Hans Noë, an architect, sculptor and accidental restaurateur, best known for his meticulous revival of one of New York City’s oldest bars, died on May 11 at his home in Garrison, NY. He was 96.

Although Mr. Noë designed and built both innovative houses and geometric wooden sculptures, his most visible role in the cultural life of his adopted city was as the proprietor of Fanelli Café. In the early 1970s, he began buying neglected buildings in SoHo, fixing them up and renting them to commercial tenants and as artists’ lofts. When the seller of a five-story building on the corner of Prince and Mercer Streets threw in the street-level bar, Fanelli Café, Mr. Noë adopted the place, improved it, and made it, as The New York Times described it, “…a place where the roar of conversation is still the only background noise, and SoHo artists, Wall Street bankers, and international tourists sit side by side at an ornate wooden bar under a ceiling stained the golden color of smoldering marshmallows by a century’s worth of tobacco smoke.”

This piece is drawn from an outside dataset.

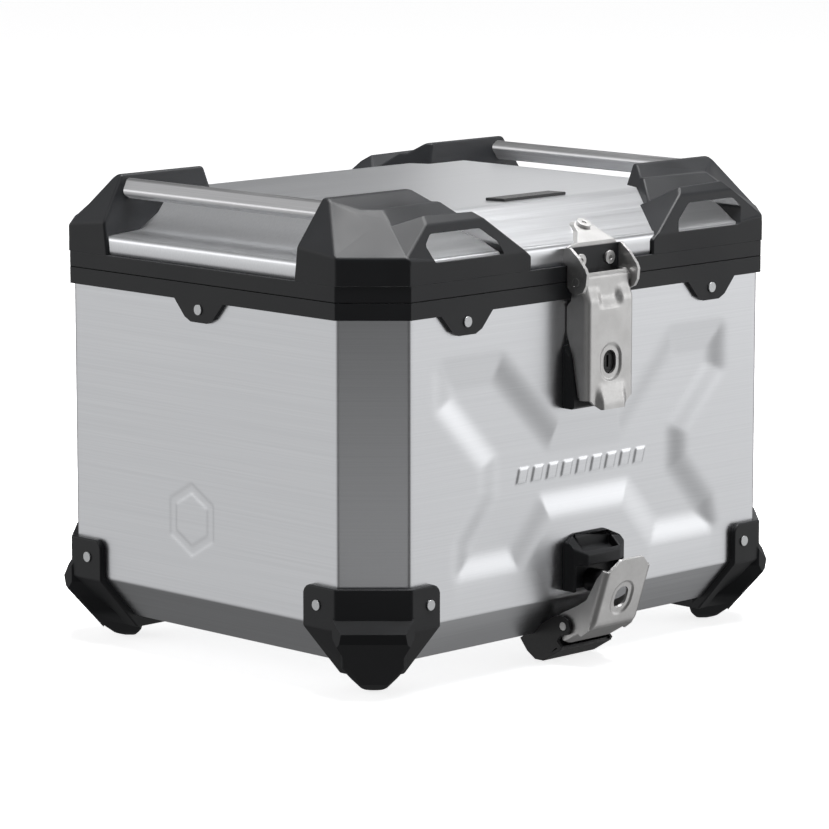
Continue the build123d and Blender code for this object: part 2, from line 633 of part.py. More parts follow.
# ---------------------------------------------------------------- lower latch, on the case
def mount_latch_housing():
    """Black housing with a finger pocket in its top and an open front."""
    side = [(-BODY_Y, 52.5), (-BODY_Y, 91.5), (-178.5, 78.2), (-178.5, 70.5), (-176.0, 66.0), (-176.0, 52.5)]
    housing = side_prism(side, -HOUSING_HALF, HOUSING_HALF)
    housing = keep_below(housing, (16.0, -178.5, 0), (5.0, -9.5, 0))
    housing = keep_below(housing, (-16.0, -178.5, 0), (-5.0, -9.5, 0))
    housing = keep_below(housing, (14.0, 0, 91.5), (3.0, 0, 6.0))
    housing = keep_below(housing, (-14.0, 0, 91.5), (-3.0, 0, 6.0))
    housing -= span(-MOUNT_EAR_IN, MOUNT_EAR_IN, -190, -BODY_Y - 2.2, 40, 70.5)
    pocket = [(-166.4, 100), (-166.4, 80.5), (-175.9, 73.6), (-175.9, 100)]
    return housing - side_prism(pocket, -17.0, 17.0)


def mount_claw():
    """Steel tray with two ears for the lever pin and a hook under the case."""
    ear = [(-157.8, 11.9), (-161.9, 11.2), (-163.4, 13.0), (-158.8, 17.0), (-162.0, 20.8), (-168.6, 22.6),
           (-170.9, 27.2), (-168.8, 32.6), (-164.0, 34.9), (-157.0, 34.4), (-153.7, 32.9), (-142.5, 25.9),
           (-131.2, 18.9), (-124.0, 14.0), (-130.6, 6.0), (-138.2, 1.2), (-146.0, 1.2)]
    claw = side_prism(ear, -MOUNT_EAR_OUT, -MOUNT_EAR_IN) + side_prism(ear, MOUNT_EAR_IN, MOUNT_EAR_OUT)
    tray = [(-162.4, 11.0), (-161.2, 13.2), (-146.4, 3.8), (-139.0, 3.8), (-132.0, 9.0), (-128.0, 15.3),
            (-124.0, 14.0), (-130.6, 6.0), (-138.2, 1.2), (-146.0, 1.2)]
    claw += side_prism(tray, -MOUNT_EAR_OUT, MOUNT_EAR_OUT)
    claw = claw - body_form(0.0, 100)
    return claw - rod_x(PIVOT_R, -30, 30, MOUNT_PIVOT_Y, MOUNT_PIVOT_Z)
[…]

Mr. Noë spent three years as a student at the Cooper Union in Manhattan, where he found a mentor in the sculptor and architectural designer Tony Smith, who introduced him to other downtown figures, including Mark Rothko, for whom he stretched canvases, and Barnett Newman.

Later, at home in Garrison, he constructed geometric figures like intersecting  pyramids, extended triangles sliced-up cubes and a distinctive trapezoidal solid.